Havada uçakların çarpışmasını engelleyen ve uçakları yönlendiren hava trafik kontrolör mesleği ise, dünyanın en stresli 5 mesleği arasında yer alıyor. Böyle bir meslekte zorluklara ve strese göğüs geren Hasan Polatkan Havalimanı’nda görev yapan 7 yıllık Hava Trafik Kontrolörü Yeliz Takıl, havacılıkta olmanın çok güzel bir duygu olduğunu ifade etti. Kadın olarak çalıştığı işin artılarının yanında çok sayıda eksileri de olduğunu kaydeden Takıl, şöyle konuştu:
“Mesaide bazen gece saatlerinde çalışmamız gerekiyor. Fakat her meslekte olduğu gibi mesleğimi sevdiğim için çalışmaya devam ediyorum. İkinci bir eksisi de stresli bir meslek.
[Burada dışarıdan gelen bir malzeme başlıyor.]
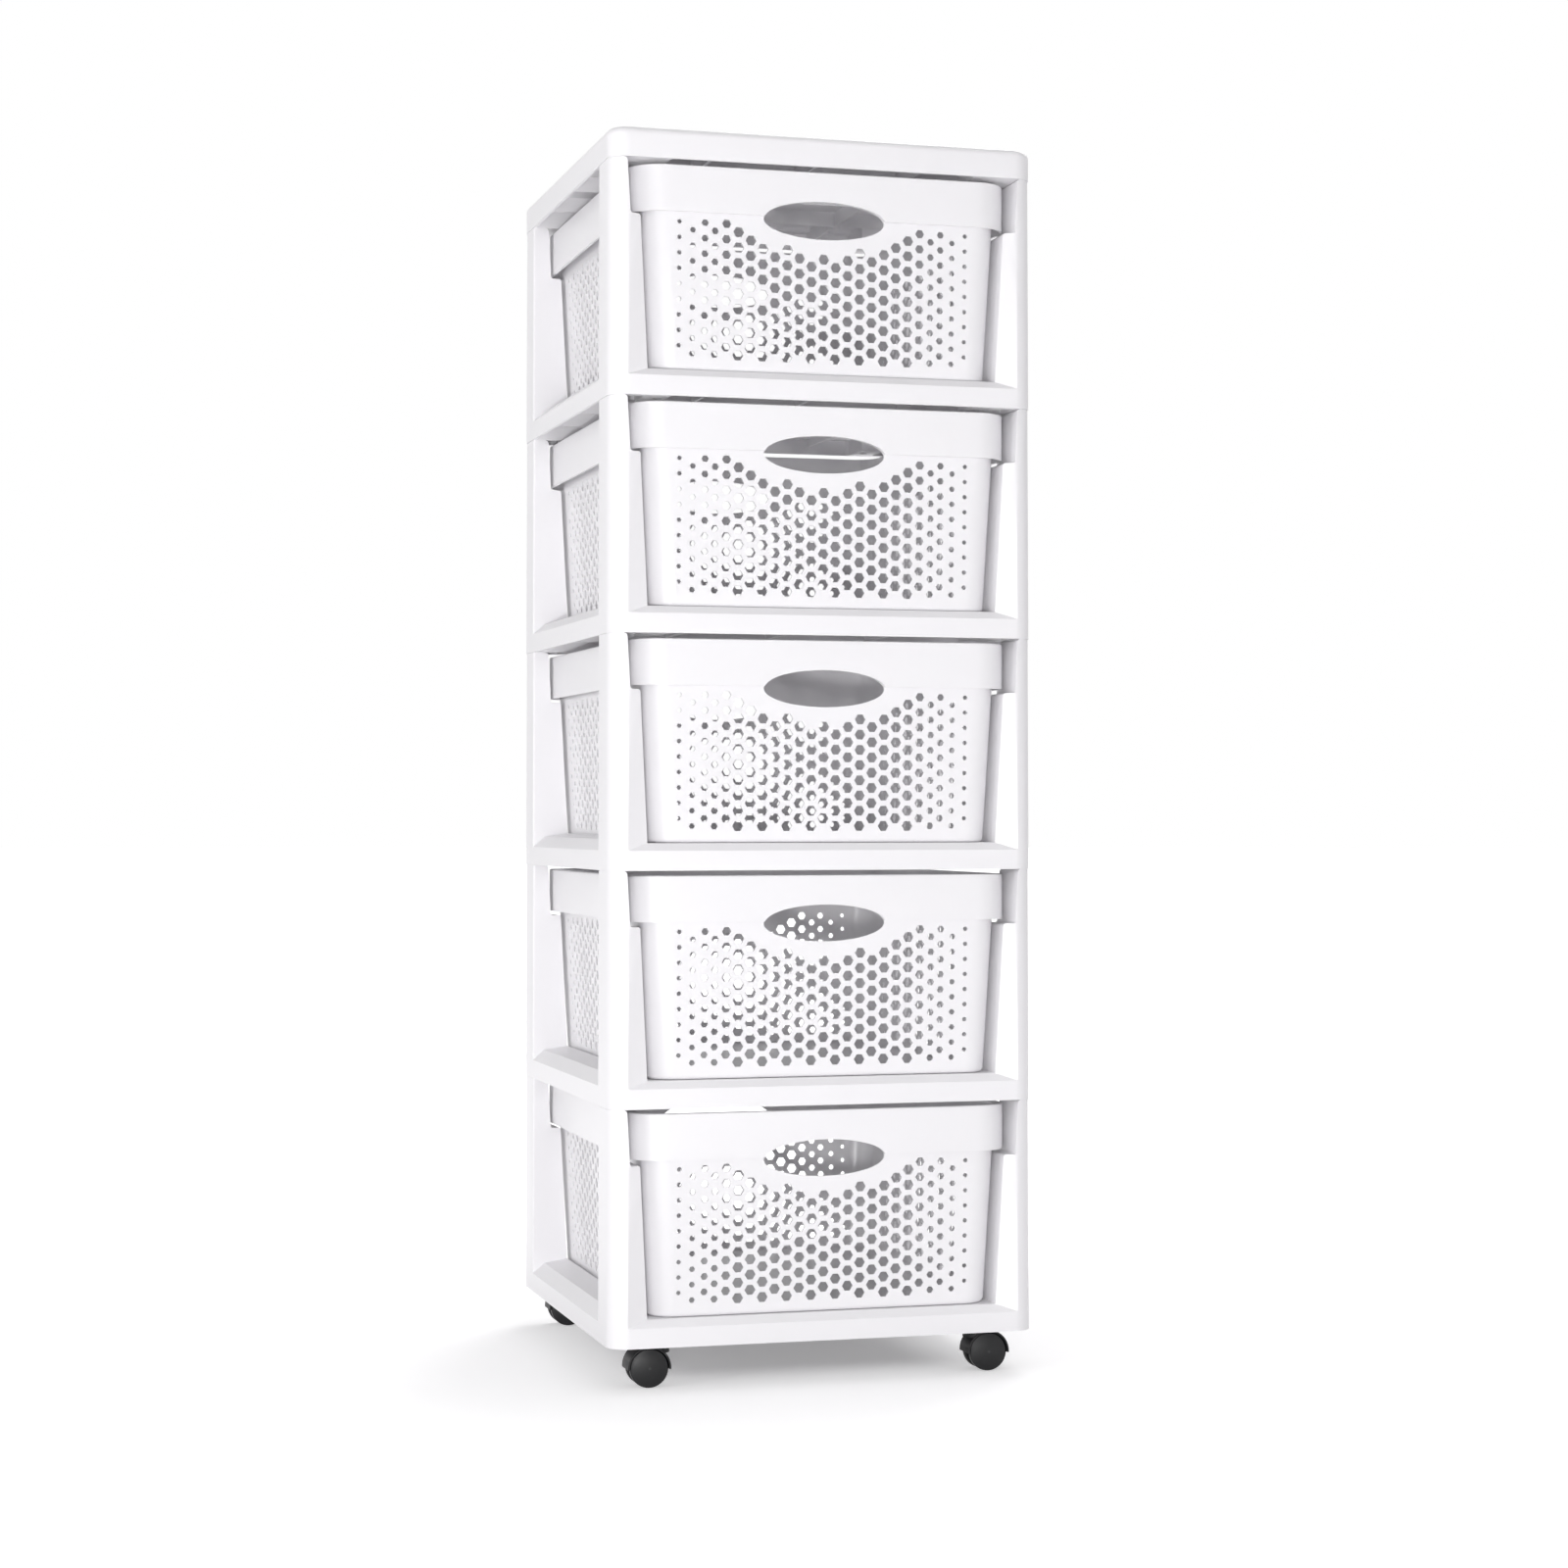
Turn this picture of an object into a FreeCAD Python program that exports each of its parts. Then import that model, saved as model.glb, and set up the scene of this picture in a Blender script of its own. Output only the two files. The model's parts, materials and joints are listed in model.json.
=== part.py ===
import FreeCAD, Part
import math
import os

os.makedirs("parts", exist_ok=True)

# Plastic drawer tower: five stacked open frames, each with a perforated drawer,
# under one top cover, standing on four small twin-wheel castors.
# Millimetres. X runs to the right, the drawers open towards -Y, Z is up.
# The origin is on the floor, at the centre of the tower's plan.

# Driving dimensions of the tower
tower_width = 358.0
tower_depth = 364.0
tier_pitch = 190.0
tier_count = 5
castor_height = 34.0
corner_radius = 17.0
wall = 2.5
cut_overrun = 5.0

# Rails and floor of one tier frame, heights from the frame's own underside.
# The rail is a thin skirt. Inside the strip, the hollow under the floor is higher.
rail_face_height = 16.0
floor_height = 22.0
front_bevel_depth = 7.0
side_bevel_depth = 10.6
side_bevel_height = 24.9
side_sill_height = 28.0
rail_strip_width = 14.0
recess_round = 4.0
floor_rib_depth = 14.0
floor_rib_count = 3
rear_stop_height = 5.0
rear_stop_length = 40.0
rear_stop_thickness = 3.0
rear_stop_place = 70.0
rear_stop_clearance = 1.0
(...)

En stresli 5 meslek arasında yer alıyor. Fakat aynı zamanda bana çok fazla artıları olduğunu da düşünüyorum. Hava trafik kontrol mesleği çoğu kesim tarafından bilinmemekte. Daha çok marşel olarak sanılmaktayız. Fakat hava trafik kontrol mesleği havadaki uçakların çarpışmasını önlemek ve emniyetli bir uçuş için onlara hizmet veren bir meslektir.”